Unleashing her most bombastic remarks so far in her campaign for the presidency, Sen. Miriam Defensor Santiago on Thursday called Davao City Mayor Rodrigo Duterte a candidate of the communist New People’s Army and warned that his leftist supporters may take up arms should he lose on May 9.
Santiago also alluded to Sen. Grace Poe as a candidate of the Central Intelligence Agency (CIA), linking Poe’s husband, Neil Llamanzares, a Philippine-born US citizen, to the CIA. Llamanzares was reported to have once worked for the US Air Force.
Santiago, who appears rejuvenated by her latest round of cancer medication, did not accept administration candidate Mar Roxas’ claim that the race was now between him and Duterte, accusing pollsters of being paid to manipulate results.
She claimed her rivals had attempted to buy her out of the race, and that one candidate’s representative offered P350 million to “refund” her campaign expenses.
And for the first time in the campaign, Santiago lambasted President Aquino, calling his “daang matuwid” administration the “ultimate frustration of the Filipino people.”
“People like me who did not steal from the government stand no chance if we let my rivals go vote-buying and cheat. One is a candidate of the CIA, the other is a candidate of the NPA,” she told students at University of Santo Tomas in Manila on Thursday.

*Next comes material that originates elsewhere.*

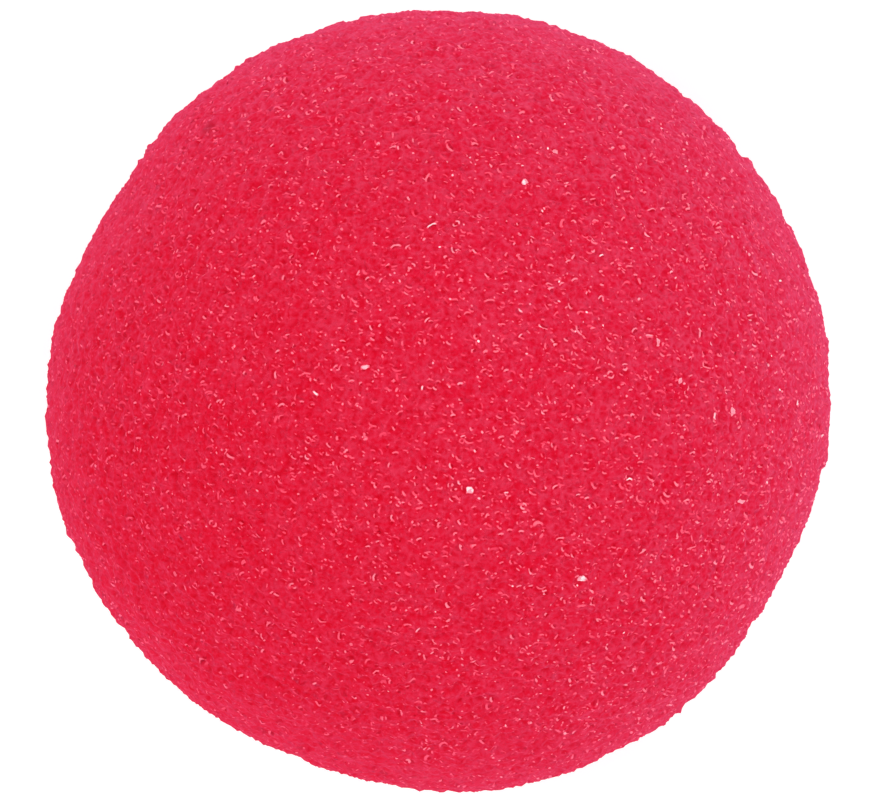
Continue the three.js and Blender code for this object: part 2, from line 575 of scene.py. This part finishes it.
# Arcs of cell rim, and the shaded wall beside each of them
def rimGlints(tree, place, normal, thin, glint, offset):
    away, far, colour = nearestCell(tree, place, glint["cell"], offset)
    chance, pick = chanceOf(tree, colour), splitUp(tree, colour)
    radius = between(tree, pick[0], glint["radius"])
    if glint.get("flat"):
        along, far = alongSkin(tree, away, normal)
        outward = calculate(tree, "NORMALIZE", along)
        toRim = calculate(tree, "SUBTRACT", far, radius)
        opened = 1.0
    else:
        outward = calculate(tree, "NORMALIZE", away)
        lean = calculate(tree, "DOT_PRODUCT", outward, normal)
        steep = calculate(tree, "SUBTRACT", 1.0, calculate(tree, "MULTIPLY", lean, lean))
        steep = calculate(tree, "SQRT", steep)
        toRim = calculate(tree, "DIVIDE", calculate(tree, "SUBTRACT", far, radius), steep)
        opened = fade(tree, steep, *rim["opensAt"])
    toRim = calculate(tree, "MULTIPLY", toRim, thin)
    width = glint["width"] / glint["cell"]
    edge = [share * width for share in rim["edge"]]
    wallEdge = [share * width for share in rim["wallEdge"]]
    ring = fade(tree, calculate(tree, "ABSOLUTE", toRim), *edge)
    beside = calculate(tree, "SUBTRACT", calculate(tree, "ABSOLUTE", toRim), rim["wallAt"] * width)
    wall = fade(tree, calculate(tree, "ABSOLUTE", beside), *wallEdge, 0.0, rim["wallMost"])
    wall = calculate(tree, "MULTIPLY", wall, fade(tree, toRim, -edge[0], edge[0], 1.0, rim["outside"]))

    # the side of the cell that shines
    aim = calculate(tree, "SUBTRACT_V", chance["Color"], rim["from"])
    lie = tree.nodes.new("ShaderNodeVectorRotate")
    lie.rotation_type = "Z_AXIS"
    lie.inputs["Angle"].default_value = math.radians(rim["slant"])
    tree.links.new(calculate(tree, "MULTIPLY_V", aim, rim["lie"]), lie.inputs["Vector"])
    side = calculate(tree, "DOT_PRODUCT", outward, calculate(tree, "NORMALIZE", lie.outputs["Vector"]))
    if glint.get("double"):
        side = calculate(tree, "ABSOLUTE", side)
    start = between(tree, pick[1], glint["reach"])
    full = calculate(tree, "MULTIPLY_ADD", start, 1 - rim["taper"], rim["taper"])
    arc = calculate(tree, "MULTIPLY", fade(tree, side, start, full), opened)
    lit = calculate(tree, "MULTIPLY", arc, brightness(tree, chance["Value"], glint["mean"]))
    shaded = calculate(tree, "MULTIPLY", wall, calculate(tree, "SQRT", lit))
    return calculate(tree, "MULTIPLY", ring, lit), shaded


# A place on the ball's front, from its mm across and up
def onFront(spot):
    height = math.sqrt(nose["radius"] ** 2 - (spot["x"] * mm) ** 2 - (spot["y"] * mm) ** 2)
    return Vector((spot["x"] * mm, spot["y"] * mm, nose["middle"] + height))


def blend(tree, under, over, factor):
    mix = tree.nodes.new("ShaderNodeMix")
    mix.data_type = "RGBA"
    for name, value in (("A", under), ("B", over), ("Factor", factor)):
        feed(tree, mix.inputs[name], value)
    return mix.outputs["Result"]


# Multiplies a colour by shares of it, more so where the amount is near 1
def tint(tree, colour, shares, amount, plain=(1, 1, 1)):
    return calculate(tree, "MULTIPLY_V", colour, blend(tree, (*plain, 1), (*shares, 1), amount))


def attribute(tree, name):
    node = tree.nodes.new("ShaderNodeAttribute")
    node.attribute_name = name
    return node.outputs["Vector"]


# Fine grain and the bowls of the cells, too small for the mesh
def addBump(tree, shader, fine, far):
    depth = texture["bumpBowl"] * cut["cell"]
    bowl = calculate(tree, "MULTIPLY", calculate(tree, "MULTIPLY", far, far), depth)
    bump = tree.nodes.new("ShaderNodeBump")
    bump.inputs["Strength"].default_value = texture["bump"]
    bump.inputs["Distance"].default_value = 1.0
    height = calculate(tree, "MULTIPLY_ADD", fine, texture["bumpGrain"], bowl)
    tree.links.new(height, bump.inputs["Height"])
    tree.links.new(bump.outputs["Normal"], shader.inputs["Normal"])


# All the painted glints of the cells, and the painted shade beside them
def layGlints(tree, place, normal, fine, calm):
    up = splitUp(tree, normal)[2]
    lively = calculate(tree, "DOT_PRODUCT", normal, sparkle["brightSide"])
    front = calculate(tree, "MULTIPLY_ADD", up, sparkle["byFront"], sparkle["plain"])
    lively = calculate(tree, "MULTIPLY_ADD", lively, sparkle["bySide"], front)
    lively = calculate(tree, "MAXIMUM", lively, sparkle["least"])
    thin = fade(tree, up, *sparkle["thin"])
    uneven = warped(tree, place, sparkle["warp"], sparkle["warpSize"])
    specks = calculate(tree, "MULTIPLY", calm, texture["speckMost"])
    shade = fade(tree, fine, *texture["speckAt"], 0.0, specks)
    shining = calculate(tree, "MULTIPLY", beadGlints(tree, uneven), lively)
    total = calculate(tree, "MAXIMUM", fade(tree, fine, *texture["hazeAt"]), shining)
    for step, glint in enumerate(glints.values()):
        offset = tuple(step * part for part in sparkle["layers"])
        onto = place if glint.get("flat") else uneven
        arc, wall = rimGlints(tree, onto, normal, thin, glint, offset)
        total = calculate(tree, "MAXIMUM", total, calculate(tree, "MULTIPLY", arc, lively))
        shade = calculate(tree, "MAXIMUM", shade, wall)
    return total, shade


# Painted reflections on flakes of torn foam, each with a painted shaded edge
def layFlakes(tree, ragged, fine, total, shade):
    patchy = fade(tree, fine, *flakeGlare["patchy"])
    for flake in flakes:
        away = calculate(tree, "SUBTRACT_V", ragged, onFront(flake))
        shares = (2 / (flake["wide"] * mm), 2 / (flake["high"] * mm), 2 / flakeGlare["depth"])
        far = calculate(tree, "LENGTH", calculate(tree, "MULTIPLY_V", away, shares))
        white = fade(tree, far, *flakeGlare["edge"], 0.0, flake["bright"])
        total = calculate(tree, "MAXIMUM", total, calculate(tree, "MULTIPLY", white, patchy))
        dark = fade(tree, far, *flakeGlare["shadeEdge"], 0.0, flakeGlare["shadeShare"] * flake["bright"])
        shade = calculate(tree, "MAXIMUM", shade, dark)
    return total, shade


# The red with its painted light and painted sheen, from the middle of the front to the widest section, and
# how near to that it is
def redWithPaintedLight(tree, normal, coarse):
    up = splitUp(tree, normal)[2]
    # painted light: the red grows pinker towards the lit side
    toLitSide = calculate(tree, "DOT_PRODUCT", normal, red["litSide"])
    toRim = calculate(tree, "POWER", fade(tree, up, 1.0, 0.0, smooth=False), red["rimPower"])
    toRim = calculate(tree, "MULTIPLY", toRim, fade(tree, up, *red["rimBelow"]))
    toTop = calculate(tree, "DOT_PRODUCT", normal, red["rimTop"])
    patches = calculate(tree, "SUBTRACT", coarse, 0.5)
    toTop = calculate(tree, "MULTIPLY_ADD", patches, red["rimTopPatches"], toTop)
    toEdge = calculate(tree, "POWER", toRim, red["edgePower"])
    # painted sheen, pinker towards the widest section and at the top of the rim
    rimSheenBy = calculate(tree, "MULTIPLY_ADD_V", toTop, red["rimTopSheenBy"], red["rimSheenBy"])
    ground = calculate(tree, "MULTIPLY_ADD_V", toLitSide, red["litSideBy"], red["middle"])
    ground = calculate(tree, "MULTIPLY_ADD_V", toRim, rimSheenBy, ground)
    return calculate(tree, "MULTIPLY_ADD_V", toEdge, red["edgeSheenBy"], ground), toRim


def foamRed():
    material = bpy.data.materials.new("foamRed")
    material.use_nodes = True
    tree = material.node_tree
    shader = tree.nodes["Principled BSDF"]
    shader.inputs["Roughness"].default_value = red["roughness"]
    shader.inputs["Specular IOR Level"].default_value = red["specular"]
    shader.inputs["Sheen Weight"].default_value = red["fuzz"]
    shader.inputs["Sheen Roughness"].default_value = red["fuzzRoughness"]
    shader.inputs["Sheen Tint"].default_value = red["fuzzTint"]

    place, normal = attribute(tree, "skinPlace"), attribute(tree, "skinNormal")
    up = splitUp(tree, normal)[2]
    fine = noise(tree, place, texture["grain"], 1.0)
    coarse = noise(tree, place, texture["mottle"], 1.0, layerAt["mottle"])
    broad = noise(tree, place, texture["cloud"], 1.0, layerAt["cloud"])
    calm = fade(tree, up, *texture["calm"])
    away, far = nearestCell(tree, place, cut["cell"])[:2]
    addBump(tree, shader, fine, far)
    ragged = warped(tree, place, flakeGlare["warp"], flakeGlare["warpSize"])
    total, shade = layGlints(tree, place, normal, fine, calm)
    total, shade = layFlakes(tree, ragged, fine, total, shade)
    ground, toRim = redWithPaintedLight(tree, normal, coarse)

    # mottled, with painted shade in the hollows and on the cell walls, and painted shade underneath
    mottle = calculate(tree, "MULTIPLY_ADD", broad, texture["cloudShare"], fine)
    mottle = calculate(tree, "MULTIPLY_ADD", coarse, texture["mottleShare"], mottle)
    mottle = calculate(tree, "MULTIPLY", calculate(tree, "SUBTRACT", mottle, texture["average"]), calm)
    mottle = fade(tree, mottle, -texture["reach"], texture["reach"], smooth=False)
    hollowShadeMost = calculate(tree, "MULTIPLY", calm, texture["hollowShadeMost"])
    hollowShade = fade(tree, alongSkin(tree, away, normal)[1], *texture["hollowShadeAt"], 0.0, hollowShadeMost)
    ground = tint(tree, ground, texture["light"], mottle, texture["dark"])
    ground = tint(tree, ground, texture["hollowShade"], hollowShade)
    ground = tint(tree, ground, texture["shade"], shade)
    ground = tint(tree, ground, red["undersideShade"], fade(tree, up, *red["undersideShadeAt"], smooth=False))

    # the stain, and the painted glints over all
    away = calculate(tree, "SUBTRACT_V", ragged, onFront(stain))
    away = calculate(tree, "MULTIPLY_V", away, (1.0, 1.0, stain["heightShare"]))
    outer, inner = stain["edge"]
    stained = fade(tree, calculate(tree, "LENGTH", away), outer * mm, inner * mm, 0.0, stain["strength"])
    ground = blend(tree, ground, stain["colour"], stained)
    faint = blend(tree, sparkle["pink"], sparkle["pinkRim"], toRim)
    ground = blend(tree, ground, faint, fade(tree, total, *sparkle["pinkAt"], smooth=False))
    ground = blend(tree, ground, sparkle["pale"], fade(tree, total, *sparkle["paleAt"], smooth=False))
    ground = blend(tree, ground, sparkle["white"], fade(tree, total, *sparkle["whiteAt"], smooth=False))
    tree.links.new(ground, shader.inputs["Base Color"])
    return material


foam.data.materials.clear()
foam.data.materials.append(foamRed())
foam.data.shade_smooth()
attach(foam, "root")
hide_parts("nose_foam")
print("the foam has its red, its glints and its place")

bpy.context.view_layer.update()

Facing reporters afterwards, Santiago said she was referring to Poe and Duterte, respectively.
“I feel very much there might be widescale cheating during the elections. The basis for that fear is that Duterte has already been announced if that is accurate, by (Iglesia ni Cristo) as their official candidate but he is also accepted as the official candidate of the NPA,” she told reporters.
“So we have an NPA candidate. Will the CIA, which has a link to the husband of Grace Poe, allow the communists to win? So first of all there is a conflict between the NPA and the CIA,” she went on.
Sison’s friend
Santiago, who had previously held back her punches against Duterte whom she called a “good friend,” said the Davao mayor was a “favorite friend” of Communist Party of the Philippines founder Jose Maria Sison.
“It’s very dangerous because if people like (Sison) do not get what they want, they might resort to violence,” she said when asked if Duterte’s closeness to the exiled communist leader was a concern.
The worst scenario, she said, is “that they would go out in the streets with guns, firing at people who are not with them.”
Santiago, who has campaigned mostly in campuses where she remained very popular among students, said her own supporters may react strongly if they see signs of cheating in the elections.
“At this time I don’t know yet what counsel to give the young people, (whether) to go out in the streets and encounter people who are already threatening a revolution in case a certain candidate loses, or to just accept it,” she said, adding she stopped her supporters from staging street protests when she lost in the 1992 presidential elections.
Santiago brushed off Roxas’ claim that the race was down between him and survey front-runner Duterte.
“We cannot believe commercial surveys because first they will have a certain candidate leading (then) after they get a bigger sum of money, another candidate will be leading. So the (issue) for these commercial surveys is if you can pay them,” she said.